I think that is awesome. You just proved my point that I have been trying to make. With all of the good that you are apparently doing, why come on here and make people think less of you? Just an honest question in my opinion! Obviously you do have more things to do than to be doing that. Like others have said in the past, I really like reading your posts because it appears you are passionate and love the outdoors, however, when you go off on insanity laced topics and posts its a different story.


----------



## coyoteslayer (Sep 10, 2007)

Uintaman, dont take things sooooooo serious!!! BTW Im not a Saint!!!!


----------



## proutdoors (Sep 24, 2007)

UintaMan said:


> If you are going to make a statement like that then exlpain to me what you are talking about.
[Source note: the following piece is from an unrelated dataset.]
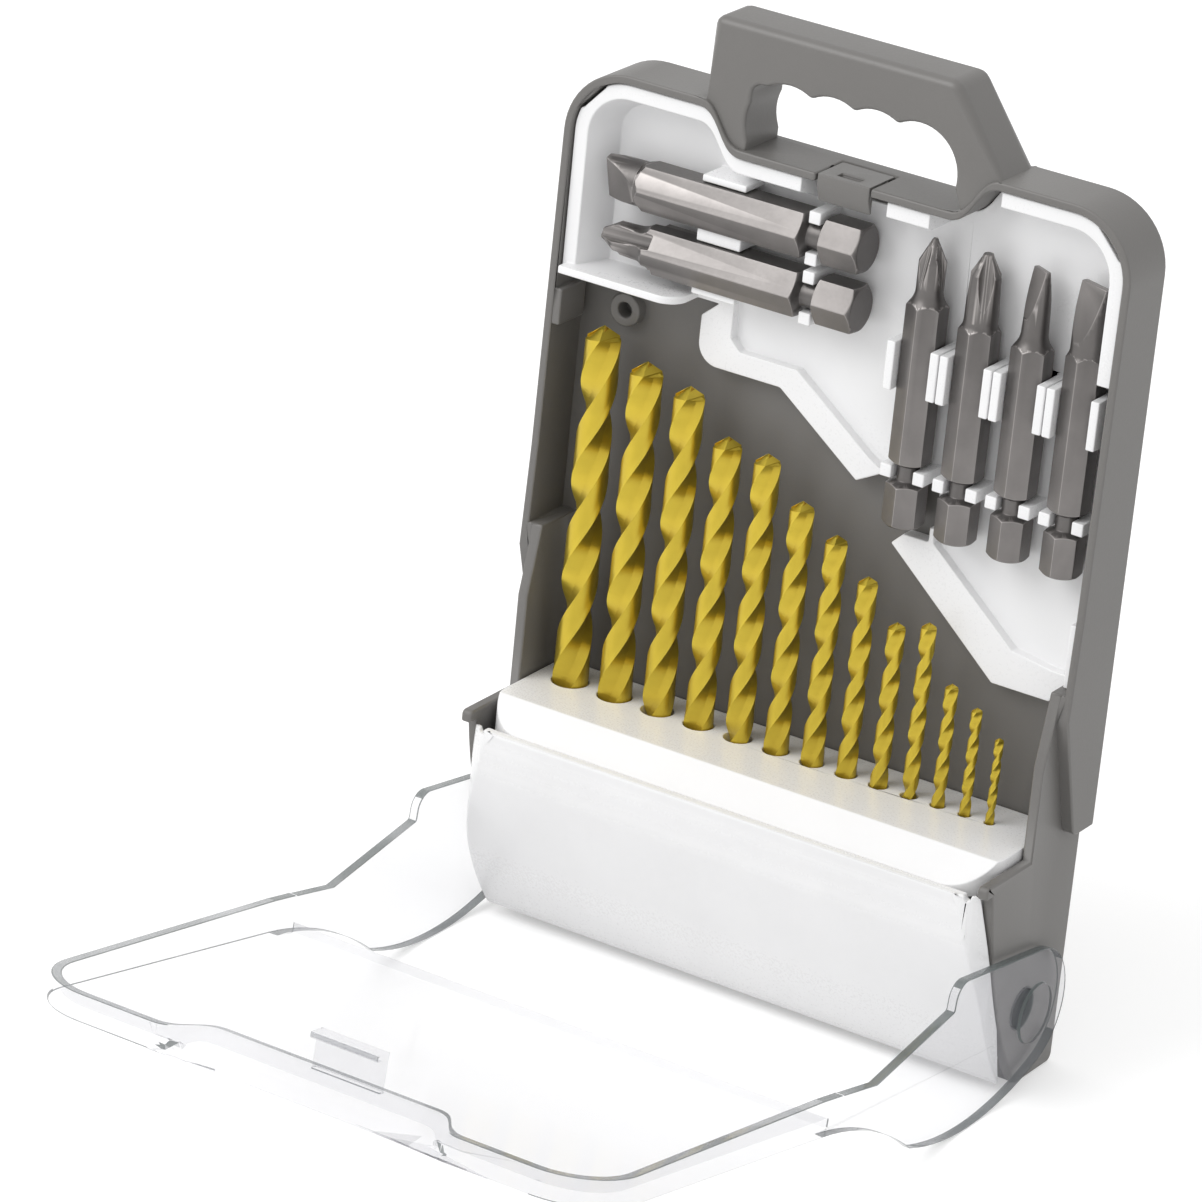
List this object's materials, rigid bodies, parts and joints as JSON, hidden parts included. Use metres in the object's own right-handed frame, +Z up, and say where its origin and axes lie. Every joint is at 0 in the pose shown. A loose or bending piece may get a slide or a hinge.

Have I done something that would give you the impression that I don't? I have and always will put my money where my mouth is so your attempted slam didn't do anything for me other than make me curious as to why you would say that when you know nothing about me! I don't think I said anything that wasn't true. I know that you have helped out CS in the past. Some of us have disabilities, however, that doesn't give us the right to run our mouths **** everyone off all the time. It just sucks to see people use that and throw it in other peoples faces! Or thinking that it gives us the right to be pricks all the time. I know many people who know you PRO and not all of them have good things to say, however, I've always given you the benefit of the doubt because I don't know you, maybe you should take some of your own adivise and do the same as well before you open your mouth! You seem like a cool guy to me so i'm not really interested in fighting with you! I don't think CS needs and hopefully doesn't want people to feel sorry for him because no matter how bad we have it there will always be other people out there and even on this forum who may be worse off than he is!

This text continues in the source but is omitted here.